We are faced with a choice on December 8th.  Which fate will we set for ourselves: Will we stagnate, waste incredible momentum and strangle this city, or will we continue our rise and strengthen the foundation we've already started?  If we choose the latter OKC could become, quite possibly, that city on a hill--OK, a plain--that shakes off this recession and helps lead this country back.  We can make OKC great again.  We have to show that this recent growth wasn't a blip but is sustainable.

Whether you voted for it in the past or not, MAPS has done an awful lot to help this city. We came together, invested in our city, and it has paid off. So many more jobs, millions to schools and for safety, more opportunities, and finally a pro team for a city so wild for sports. These initiatives weren't perfect, sure.  But all of our lives have been touched by MAPS. Doesn't matter if you live in OKC or Del City, Edmond, Norman, Yukon, or wherever.

Everyone worried about MAPS. Each time it came to a vote we worried that the plans they set forth wouldn't happen or would help our city. For the most part they did.  We held our city leaders accountable and they rose to the occasion.  They should know that in such a time as now, we'll be watching them that much more closely.  The tasks ahead of us on this third installment of MAPS won't be easy. The proposed plan doesn't have what each and all of us want, but it has some pretty amazing projects in it.  This city will be much better for it. Increasing investment and activity in the city is what we need to get out of this recession, not to shudder our doors as if a tornado were overhead. It's time to come up out of the cellar.

What if MAPS3, worth an estimated $777 Million, were spent elsewhere?
Let's imagine we put every penny of that towards the city budget as it is, or even all for public safety. What would the impact on the city be? Nearly a billion dollars later we would be exactly where we are now. No new businesses.  There would be more jobs to work for the city, sure.  But we need more widespread economic growth, not just a budget buffer. Investing in things that create activity and spur investment, bring new businesses and create new jobs, we could increase the tax base by almost that much or maybe more.

On the other hand, we could just let MAPS die.
Would that save us from the recession? A few hundred dollars a year per family--a kind of "city-wide stimulus"--instead of significant investment in city infrastructure. Would that create more jobs? The city's collective blood pressure may drop a point or two, but it wouldn't create the kind of sustainable economic boost to the city we need. We need business to boom, companies to grow, and job creation to explode.  Retiring MAPS won't do that for us.

We need to expand the ecosystem of businesses large and small, and create opportunities for home-grown entrepreneurs. We need to generate more intellectual gravity for our universities and institutions.  We have to bring in knowledge-based companies and nurture an environment for new ones.  As someone who works for a small technology company and is soon to be married, I want to be proud to start my family here.

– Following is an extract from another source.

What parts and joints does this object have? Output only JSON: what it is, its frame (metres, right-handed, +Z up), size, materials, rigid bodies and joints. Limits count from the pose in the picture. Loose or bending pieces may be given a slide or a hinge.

As I said before, I didn't say MAPS3 was perfect.  It's hard times across this nation right now economically.  But we can't just hide in the shelter waiting for the storm to pass.  We're Oklahomans--we've gotten pretty
brave dealing with those.  But it's time to get out there and rebuild.

There's worry that we won't hit the projections we need.  Some think if the going gets tough that smaller projects would be the first to get going. This includes the bike trails, sidewalks, and even the water park. I implore our city leaders to have the health and well-being of Oklahomans in mind as they move forward. And we need to hold them accountable.

The proposed rail system could weave together downtown OKC, sidewalks and trails could spider web throughout the entire city, and the Oklahoma River would transform from afterthought to a phenomenal attraction. These projects could be the catalyst for the next phase of our city's resurgence.

I hope that we can band together as a city and support the growth of OKC.  I hope that we will support the small businesses that we have and urge our friends and even ourselves to start new businesses and explore new opportunities.  I hope that individuals and companies invest in these new businesses and in the downtown Renaissance.  I hope we solidify our path not just onward, but upward.  I hope we pass MAPS3.